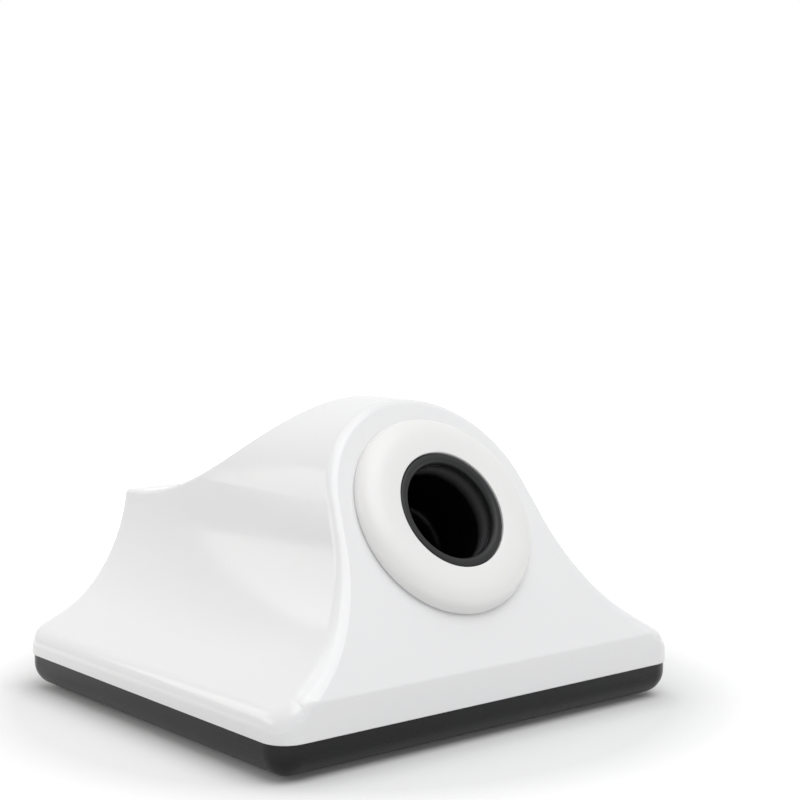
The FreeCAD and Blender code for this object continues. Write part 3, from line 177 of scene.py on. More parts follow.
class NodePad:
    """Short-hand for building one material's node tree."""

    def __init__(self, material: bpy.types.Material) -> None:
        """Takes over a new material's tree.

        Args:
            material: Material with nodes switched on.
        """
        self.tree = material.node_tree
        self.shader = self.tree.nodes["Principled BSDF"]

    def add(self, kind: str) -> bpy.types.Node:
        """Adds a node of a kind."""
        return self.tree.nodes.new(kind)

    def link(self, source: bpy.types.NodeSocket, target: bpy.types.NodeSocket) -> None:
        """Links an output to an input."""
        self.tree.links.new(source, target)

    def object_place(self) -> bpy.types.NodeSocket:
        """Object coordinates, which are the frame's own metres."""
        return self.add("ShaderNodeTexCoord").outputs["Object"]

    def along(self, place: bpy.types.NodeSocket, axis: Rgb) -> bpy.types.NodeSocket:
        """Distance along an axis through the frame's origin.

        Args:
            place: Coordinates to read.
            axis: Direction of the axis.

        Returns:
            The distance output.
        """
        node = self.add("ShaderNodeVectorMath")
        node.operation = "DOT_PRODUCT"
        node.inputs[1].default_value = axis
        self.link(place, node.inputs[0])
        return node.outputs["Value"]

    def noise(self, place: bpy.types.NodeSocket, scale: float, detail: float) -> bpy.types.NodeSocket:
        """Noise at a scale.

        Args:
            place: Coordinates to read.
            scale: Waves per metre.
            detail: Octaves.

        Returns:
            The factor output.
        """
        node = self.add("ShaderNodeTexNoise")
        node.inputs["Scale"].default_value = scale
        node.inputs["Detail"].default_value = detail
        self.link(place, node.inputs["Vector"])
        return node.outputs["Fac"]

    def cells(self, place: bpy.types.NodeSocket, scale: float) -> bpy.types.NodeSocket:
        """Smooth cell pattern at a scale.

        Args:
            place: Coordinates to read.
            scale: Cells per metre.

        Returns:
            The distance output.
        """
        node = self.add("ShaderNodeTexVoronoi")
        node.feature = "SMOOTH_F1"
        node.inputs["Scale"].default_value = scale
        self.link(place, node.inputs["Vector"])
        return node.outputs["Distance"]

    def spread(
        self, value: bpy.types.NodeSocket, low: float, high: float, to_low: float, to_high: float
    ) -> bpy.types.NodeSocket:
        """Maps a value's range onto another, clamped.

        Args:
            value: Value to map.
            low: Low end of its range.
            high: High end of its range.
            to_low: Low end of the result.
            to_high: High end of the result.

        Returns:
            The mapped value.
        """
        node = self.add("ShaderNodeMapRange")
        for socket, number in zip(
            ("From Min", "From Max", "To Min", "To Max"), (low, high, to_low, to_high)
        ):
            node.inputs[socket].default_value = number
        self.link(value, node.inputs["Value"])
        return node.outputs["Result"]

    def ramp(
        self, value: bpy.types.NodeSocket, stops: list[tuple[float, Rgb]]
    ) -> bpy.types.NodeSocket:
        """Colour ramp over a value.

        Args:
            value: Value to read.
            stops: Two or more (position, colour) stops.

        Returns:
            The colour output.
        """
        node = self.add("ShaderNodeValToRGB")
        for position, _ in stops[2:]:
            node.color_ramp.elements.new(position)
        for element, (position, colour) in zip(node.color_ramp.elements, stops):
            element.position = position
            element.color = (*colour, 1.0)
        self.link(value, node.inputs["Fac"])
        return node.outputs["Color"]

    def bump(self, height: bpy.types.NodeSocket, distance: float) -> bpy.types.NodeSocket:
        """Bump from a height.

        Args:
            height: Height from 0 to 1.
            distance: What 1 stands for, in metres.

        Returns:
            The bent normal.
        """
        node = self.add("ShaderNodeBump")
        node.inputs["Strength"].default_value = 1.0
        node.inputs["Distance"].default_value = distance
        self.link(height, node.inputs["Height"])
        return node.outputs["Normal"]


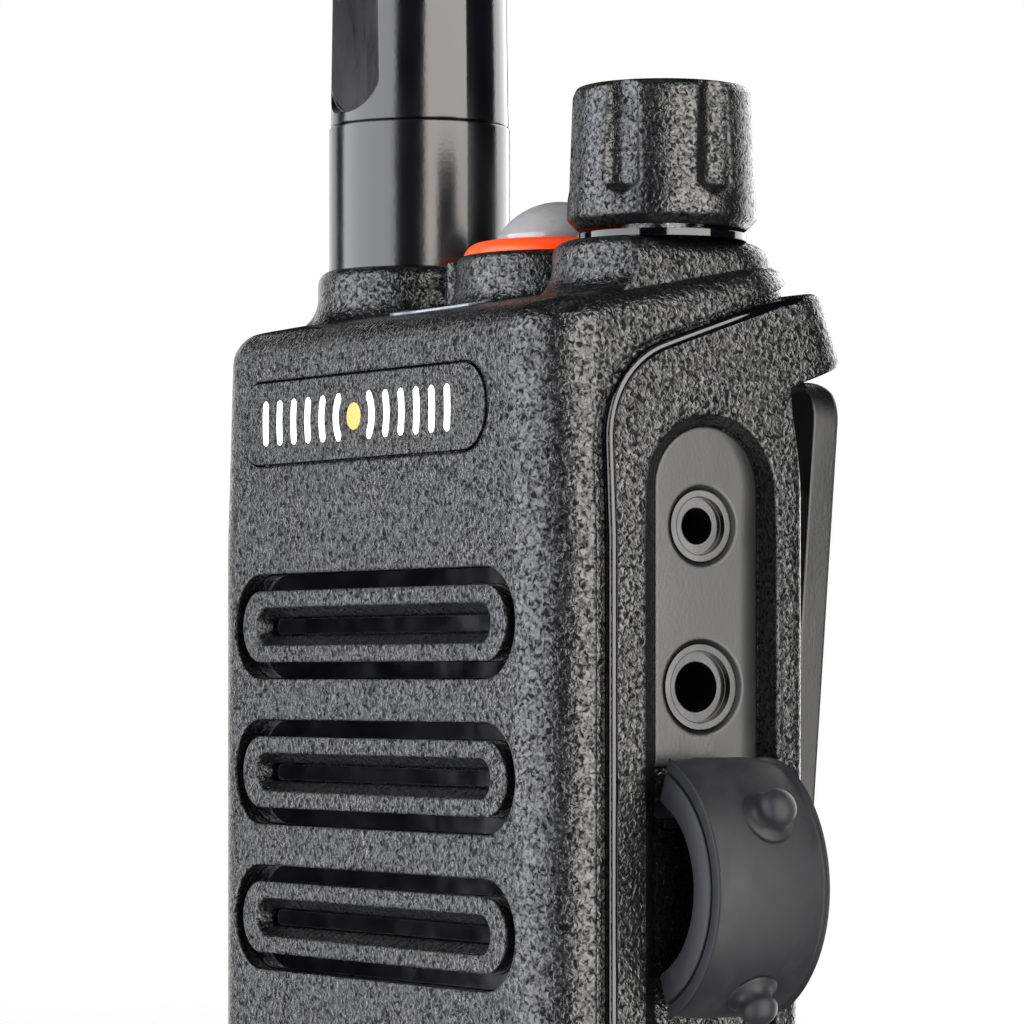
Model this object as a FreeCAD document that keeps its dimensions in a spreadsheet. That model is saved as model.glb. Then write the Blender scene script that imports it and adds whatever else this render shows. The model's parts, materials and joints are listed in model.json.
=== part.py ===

Task instructions:
Up to and including the line with "new material's tree.", print every line of the records from the start.

The response:
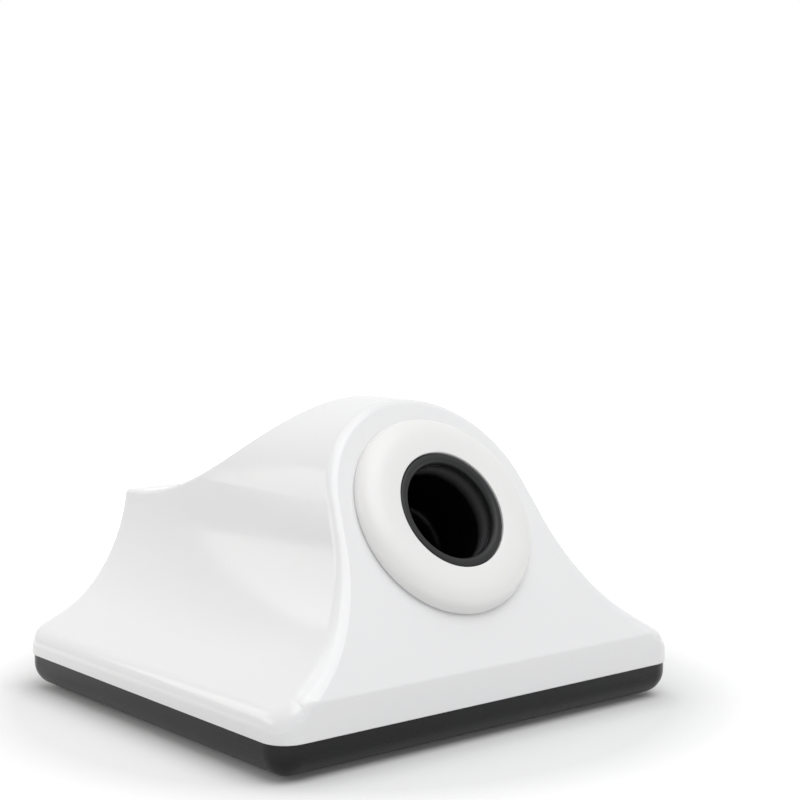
The FreeCAD and Blender code for this object continues. Write part 3, from line 177 of scene.py on. More parts follow.
class NodePad:
    """Short-hand for building one material's node tree."""

    def __init__(self, material: bpy.types.Material) -> None:
        """Takes over a new material's tree.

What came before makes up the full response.